Текст: Андрей Васянин
За столом секции Лекторий расположились Ника Батхен, Елена Клещенко, Алексей Сальников, Владимир Березин и Дарья Бобылева — избранные авторы антологии из 14 рассказов, выпущенной «Редакцией Елены Шубиной». Кто-то из них писал в этот сборник как Шукшин, кто-то как Шаламов, кто-то в духе Конецкого, Рытхэу, Владимира Орлова... Это была идея «фантастиковеда», критика и автора идеи антологии Василия Владимирского — представить себе, что в литературе не было Стругацких, а всю фантастику писали бы советские мастера и каждый в своем собственном ключе.
Следящий за литературным потоком современный читатель, в принципе, в курсе, что и как пишут авторы, собранные в антологию, и тем ему было интересней узнать — хватит ли у современников мастерства и духу воссоздать классиков. И почему они выбрали именно этих авторов, а не других?
— В школе, когда мне не давали читать литературу вне программы, я добыла «Вид неба Трои» Андрея Битова и некоторые фрагменты оттуда до сих пор знаю наизусть, — вспоминала Дарья Бобылева, автор рассказа «Сговор». — И вообще уверена, что будь Битов фантастом, он бы раздвинул границы реальной фантастики, мистифицировал бы жанр.
Елену Клещенко, научного журналиста и писателя, работающего в жанре фэнтези (роман «Птица над городом») привлекла в проекте идея альтернативного развития советской фантастики и возможность вписать ее в реалии 70-х. Потому она и взяла в качестве «образца» Владимира Орлова, автора «Альтиста Данилова».
Писателей на встрече было много, а времени — мало, и авторам, привыкшим к изложению своих мыслей в романном формате, приходилось себя сдерживать — но на встрече все же успели обсудить, например, проблему устаревания «фантастических» текстов и концепцию самого сборника.
Алексей Сальников, в том числе, под имя которого в Лектории собралась публика, смотрелся на встрече свадебным генералом, принимал минимальное участие в происходящем, коротко сообщив, что, «не задумываясь о теоретической части», писал для собственного удовольствия под Юрия Коваля, чей рассказ «Алый» стал первой книжкой, которая когда-то заставила его заплакать.
Главная тема встречи пришла от зрителей — сколько у Батхен было Шаламова, а сколько самой Батхен, сколько у Березина — Искандера, а у Тимура Максютова — Шукшина.

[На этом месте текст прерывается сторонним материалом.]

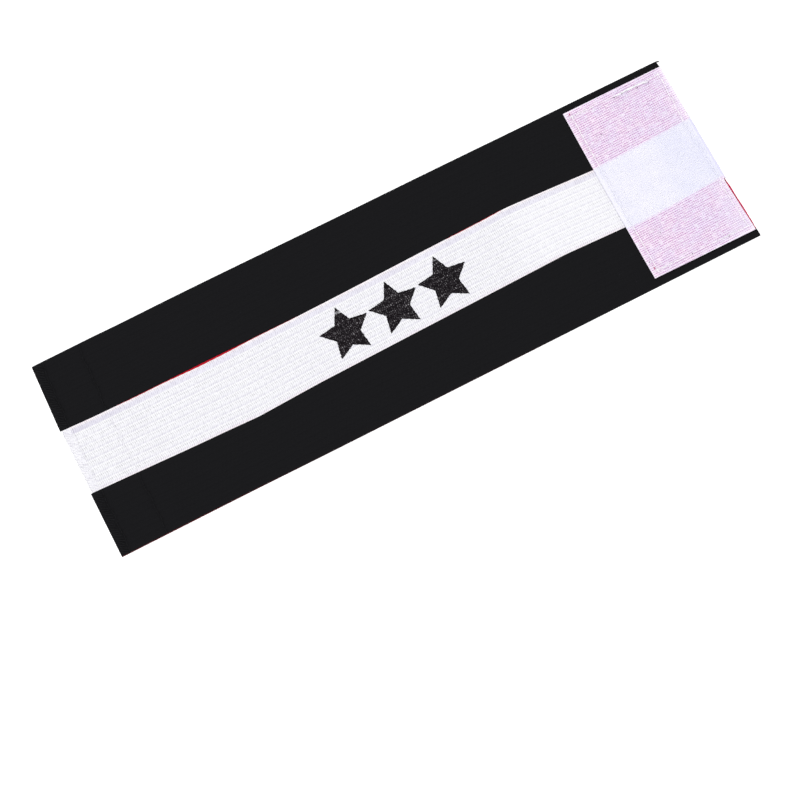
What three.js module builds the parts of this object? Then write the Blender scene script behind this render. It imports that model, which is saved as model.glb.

— Я просто взялась реконструировать мир, в котором Стругацких никогда не было. Я работала переводчиком с настоящего Шаламова на Шаламова космического, —говорила на встрече Ника Батхен, воссоздававшая в сборнике манеру великого лагерника. И описания подневольного труда на ледяном Уране, где политические зеки добывают пыль для космических путешествий, у нее вполне соответствуют шаламовским описаниям Колымы.
У Владимира Березина с подачи Фазиля Искандера написалась история о маленьком чегемском эдеме, в котором находят спасение отчаявшиеся, но не находят выхода вошедшие туда.
— У меня 100 процентов Искандера, 100 — меня и 100 — Карлсона, потому что у Линдгрен это текст, в котором на 250 страниц захватывающе описывается всего-навсего шведский дом.
В конце дискуссии писатели сошлись в главном — со Стругацкими им повезло, Аркадий Натанович и его брат очень разные, к ним можно подходить с разных сторон. Кто же может следующим попасть в переплет с российскими авторами? Может быть, Лем? — прикидывали писатели. А помнят ли его?
— Если человек, занёсший руки над клавиатурой, думает о том, какую реакцию он вызовет у читателя — он профессионально несостоятелен, — говорил Владимир Березин. — Так что надо приготовиться к тому, что денег не дадут и будут все равно бить.